Following this question (and answers) on SO.
The problem is to find a method to produce an unranking of combinatorial objects in random order, but in such a way that all possible orderings are unformly and unbiasedly sampled.
In my answer it was mentioned that a scheme similar to the generation of pseudo-random numbers will work, but now the new question is under what values of the modulo function will be able to sample uniformaly and unbiased all the orderings?
Specificaly it was mentioned that a scheme like:
def succ(index, numItems):
return (index*seed + step) mod numItems
Will return such an ordering, provided that at least seed and step are relatively prime and large enough with respect to numItems (so the space of items is uniformly sampled without periodicities)
However for what values of seed and step (possibly as functions of numItems) will one be able to sample all possible orderings of the items in an unbiased and uniform way?? In other words for what values of seed and step can one say that one can generate all possible orderings (uniquely and unbiasedly) and not just one of them?
Note this is mostly a mathematical question than algorithmic one per se. We dont mind if the ordering function can be reversed engineered, only that we can generate succesor functions with modulo (for fast performance) which for specific values of seed and step we can generate any random ordering of the indices unbiasedly. Is this possible or are there orderings which cannot be given this way?

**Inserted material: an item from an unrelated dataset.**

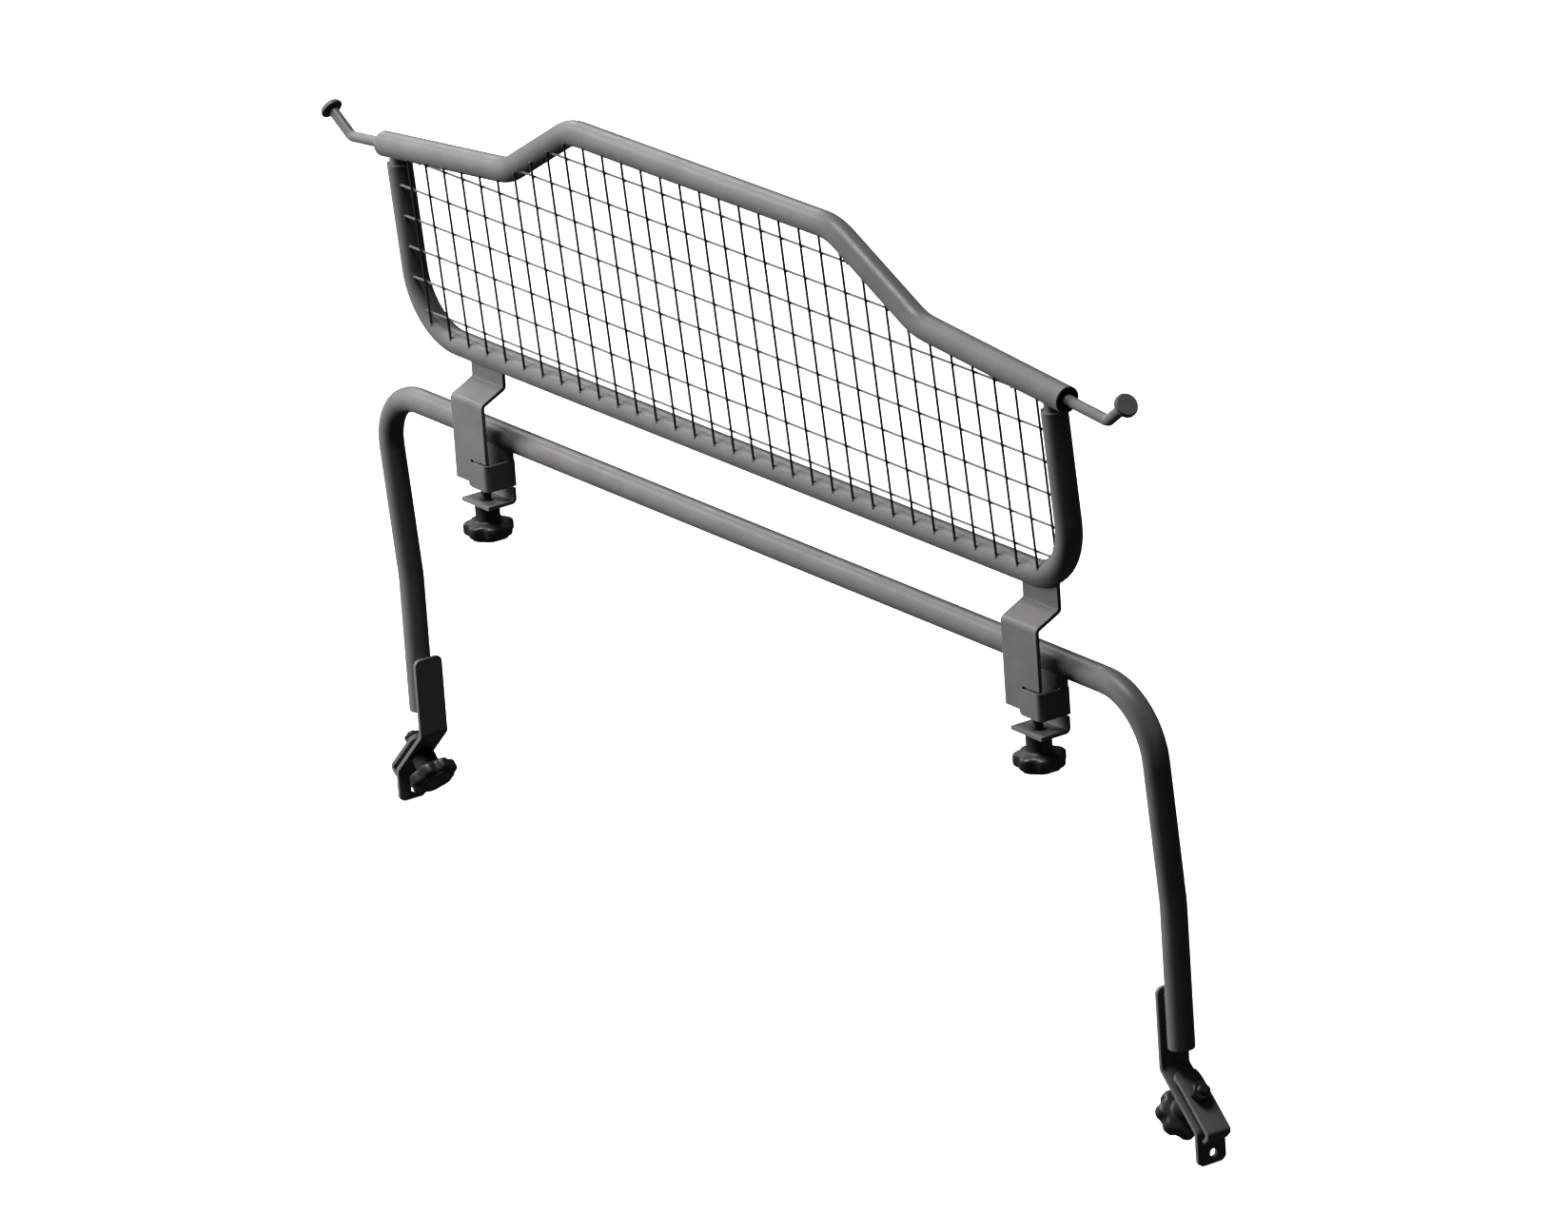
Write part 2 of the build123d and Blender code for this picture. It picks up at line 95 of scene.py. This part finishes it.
class Shader:
    """A material's node tree, with short calls for the nodes that every finish here needs."""

    def __init__(self, name):
        self.material = bpy.data.materials.new(name)
        self.material.use_nodes = True
        self.tree = self.material.node_tree
        self.surface = self.tree.nodes["Principled BSDF"]
        self.place = self.node("ShaderNodeTexCoord").outputs["Object"]

    def node(self, kind, **settings):
        made = self.tree.nodes.new(kind)
        for key, value in settings.items():
            setattr(made, key, value)
        return made

    def link(self, source, target):
        self.tree.links.new(source, target)

    def noise(self, scale, detail=4.0, roughness=0.6):
        made = self.node("ShaderNodeTexNoise")
        made.inputs["Scale"].default_value = scale
        made.inputs["Detail"].default_value = detail
        made.inputs["Roughness"].default_value = roughness
        self.link(self.place, made.inputs["Vector"])
        return made.outputs["Fac"]

    def ramp(self, source, low, high, values):
        """Maps source between low and high to the two values, numbers or colours."""
        made = self.node("ShaderNodeMapRange" if isinstance(values[0], float) else "ShaderNodeValToRGB")
        if isinstance(values[0], float):
            made.inputs["From Min"].default_value = low
            made.inputs["From Max"].default_value = high
            made.inputs["To Min"].default_value = values[0]
            made.inputs["To Max"].default_value = values[1]
            self.link(source, made.inputs["Value"])
            return made.outputs["Result"]
        made.color_ramp.elements[0].position = low
        made.color_ramp.elements[1].position = high
        for element, colour in zip(made.color_ramp.elements, values):
            element.color = (*colour, 1.0)
        self.link(source, made.inputs["Fac"])
        return made.outputs["Color"]

    def rounded_edge_highlight(self, radius):
        """A rounded normal, and how far it leans off the true one: 0 on flats, 1 along sharp edges; the
        second is the mask for a painted edge highlight.
        """
        rounded = self.node("ShaderNodeBevel", samples=6)
        rounded.inputs["Radius"].default_value = radius
        true = self.node("ShaderNodeNewGeometry").outputs["Normal"]
        dot = self.node("ShaderNodeVectorMath", operation="DOT_PRODUCT")
        self.link(rounded.outputs["Normal"], dot.inputs[0])
        self.link(true, dot.inputs[1])
        return rounded.outputs["Normal"], self.ramp(dot.outputs["Value"], 0.97, 0.80, (0.0, 1.0))

    def mix(self, factor, first, second):
        made = self.node("ShaderNodeMix", data_type="RGBA")
        self.link(factor, made.inputs["Factor"])
        self.link(first, made.inputs["A"])
        if isinstance(second, tuple):
            made.inputs["B"].default_value = (*second, 1.0)
        else:
            self.link(second, made.inputs["B"])
        return made.outputs["Result"]

    def bump(self, height, strength, distance, normal=None):
        made = self.node("ShaderNodeBump")
        made.inputs["Strength"].default_value = strength
        made.inputs["Distance"].default_value = distance
        self.link(height, made.inputs["Height"])
        if normal is not None:
            self.link(normal, made.inputs["Normal"])
        return made.outputs["Normal"]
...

There is a really nice algorithm of Myrvold and Rusky to rank/unrank permutations in linear time. You can download the (very short) paper here: http://webhome.cs.uvic.ca/~ruskey/Publications/RankPerm/RankPerm.html
Essentially, the algorithm is derived from the method of generating a random permutation. Start with the identity, then randomly swap the first element with one of the later elements. Next, randomly swap the second element with one of the later; then swap the third with one of the later, etc. "One of the later" could include swapping with itself (i.e. make no swap). Their algorithm gives a way of taking an integer (the permutation number) and making a specified sequence of swaps (based on the number) to get that random permutation. Likewise, from a given permutation, you can unravel the swaps to generate it's index. It is a very fast algorithm.
EDIT: The way I envision selecting your objects in random order is this. I assume you have $n$ objects and for each $1\leq i\leq n$ you can either look up object $i$ on a list (memory intensive) or regenerate the object. Then, you use a pseudo-random number generator to pick a random number $r$ between $1$ and $n!$. This is your permutation number which you unrank to get permutation number $r$, call it $\sigma$ (this will be viewed as a random ordering of your objects). Then you take your object in the order $\sigma(1), \sigma(2), \sigma(3),...,\sigma(n)$. Where, again, I assume you can look-up or generate object $\sigma(i)$ as needed.
EDIT, EDIT: In the case that you want to use the linear function $f(i)=i*seed+step \mod n$ (where $n$ is the number of items), if seed is relatively prime to $n$ (their gcd is 1) then you will not get get duplicate values out of $f$ until you've entered more than $n$ values for $i$. The reason is the following: suppose that $f(i_1)=f(i_2)$, then
\begin{align*} i_{1} seed + step &\equiv i_{2} seed + step \mod n \\ i_{1} seed &\equiv i_{2} seed \mod n \\ \end{align*}
Since $\text{gcd}(n, seed)=1$ it follows that $seed$ has an inverse modulo $n$, i.e. a value $seed^{-1}$ so that $seed^{-1}\cdot seed\equiv seed\cdot seed^{-1}\equiv 1 \mod n$. Multiplying the above by $seed^{-1}$ we have:
\begin{align*} i_{1}seed\cdot seed^{-1} \equiv i_{2}seed\cdot seed^{-1} \mod {n} \\ i_{1} \equiv i_{2} \mod {n}. \end{align*}
Thus, you only get repeats out of $f$ is the two inputs are congruent modulo $n$. To avoid this, just take the integers $0, 1, 2, ..., n-1$ as your inputs to $f$. Note that if $\text{gcd}(seed, n)\neq 1$ then $seed$ does not have an inverse and the argument fails.